Robinson delivers his clearest vocal performance on the idiosyncratic standout “Year of the Cup,” a pseudo ballad that builds around audio from a 2009 Lil Wayne interview about the link between substance use, creativity, and success. Robinson is sober now, but acknowledges the thrill he gets from commanding an audience as a point of vulnerability. Wanting people to like him, he says, is his achilles heel. In an instance of true defenselessness, he narrates a scene where memories of his worst moments play out as he tries to fall asleep. “My mind keeps ringing with times that I laid out everything wrong with me up on stage/It’s embarrassing,” he admits. “‘Fuck you, you don’t deserve me,’’ the bus went totally silent /‘Help me’ is what I meant to say.”
When he was entrenched in the EDM scene, Robinson saw versions of this call for help play out around him all the time. He has previously pointed to Avicii’s death by suicide in 2018 as being a “wake up call” for the scene, and offers insight into his own experience with depression and suicidal ideation on “Russian Roulette.” The song is an eclectic mix of sounds that fluctuate in volume and runs for nearly seven minutes, making it the longest on the album. “I wanna try to change one more time/I wanna live I don’t wanna die,” he sings over airy acoustics that ramp up into an explosive, distorted break where he declares more intensely: “I wanna live.” The last line of the song is a robotic voice reminding him: “Don’t kill yourself, you idiot.”
Robinson grows more comfortable with change across SMILE, even as he expresses regret about getting veneers on “Kitsune Maison Freestyle,” where he mourns: “I can’t get the teeth my mom gave me back in my mouth.” He knows he can’t go backwards. On “Is There Really No Happiness?” a woman tells him: “You know, Porter, some people die of nostalgia.” The song’s melodies and harmonies create a sense of movement, like he’s running towards or away from something. It’s a study of memory that acknowledges that we can’t always trust our own approximations of the past, even if our version is more comforting than the truth. He calls back to the memories that he talked about earlier on “Russian Roulette,” the ones he wanted to experience one more time, like messing around on the family computer.

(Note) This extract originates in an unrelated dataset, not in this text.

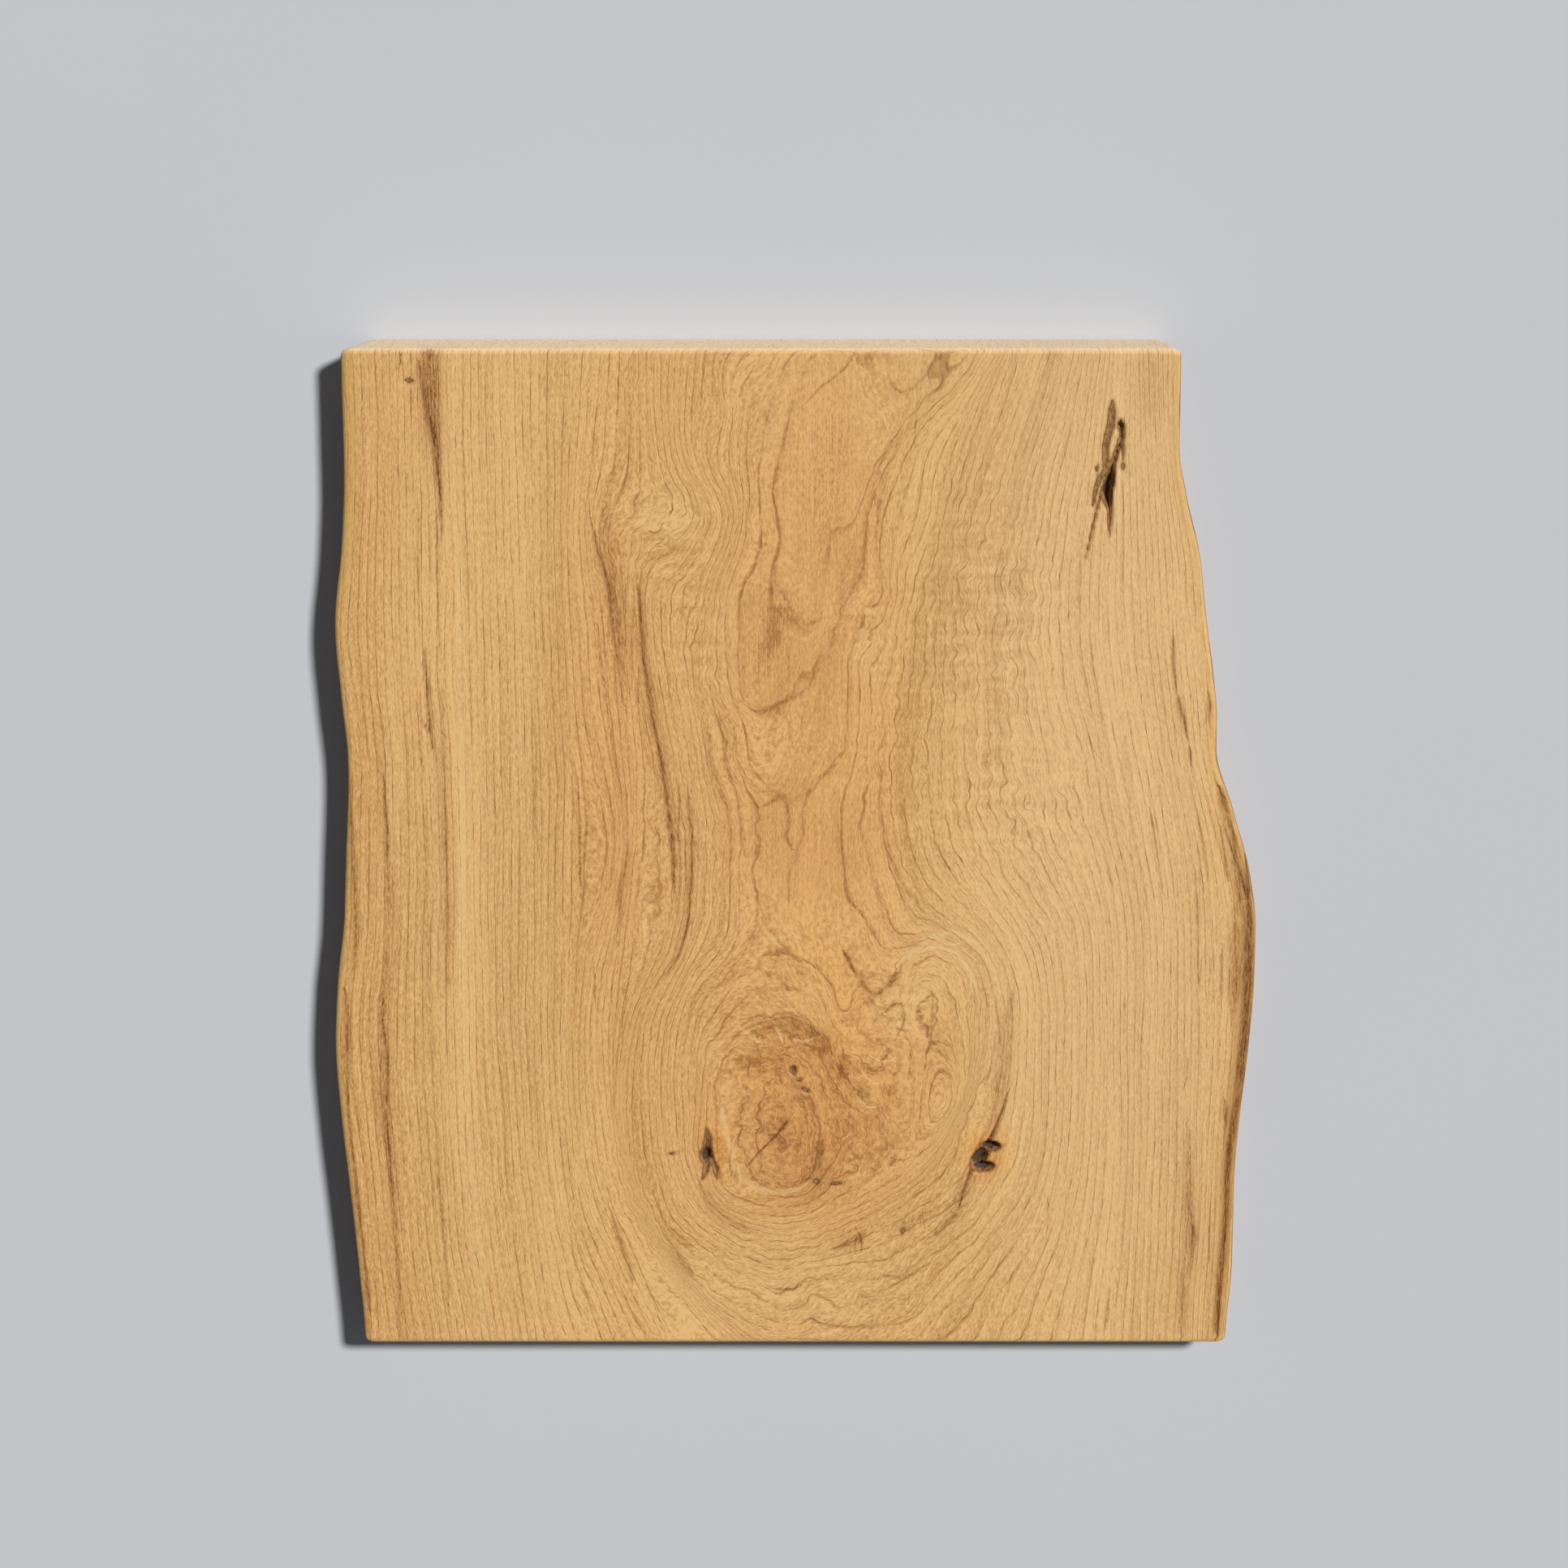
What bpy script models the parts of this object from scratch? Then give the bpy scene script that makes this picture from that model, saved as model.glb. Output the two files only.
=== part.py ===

Robinson’s old MySpace page is long gone by now, but it’s not hard to imagine clicking into his profile and immediately hearing “Mona Lisa” on auto-play. It’s the only collaboration on the album, a rock-driven number with an assist from the pop duo Frost Children. They’d likely be in his top eight alongside his co-writers and producers Gavin Bendt, Mikey Freedom Hart, Luke Shippey, James Ivy, and Michael Stone. Maybe he’d have one of his cheerleaders in the mix, too, for good measure. The webpage would be as brazen and audacious as SMILE is — a rejection of sterile minimalism with a status update that recites one of the record’s most defining lyrics: “If I never changed, would you love me?”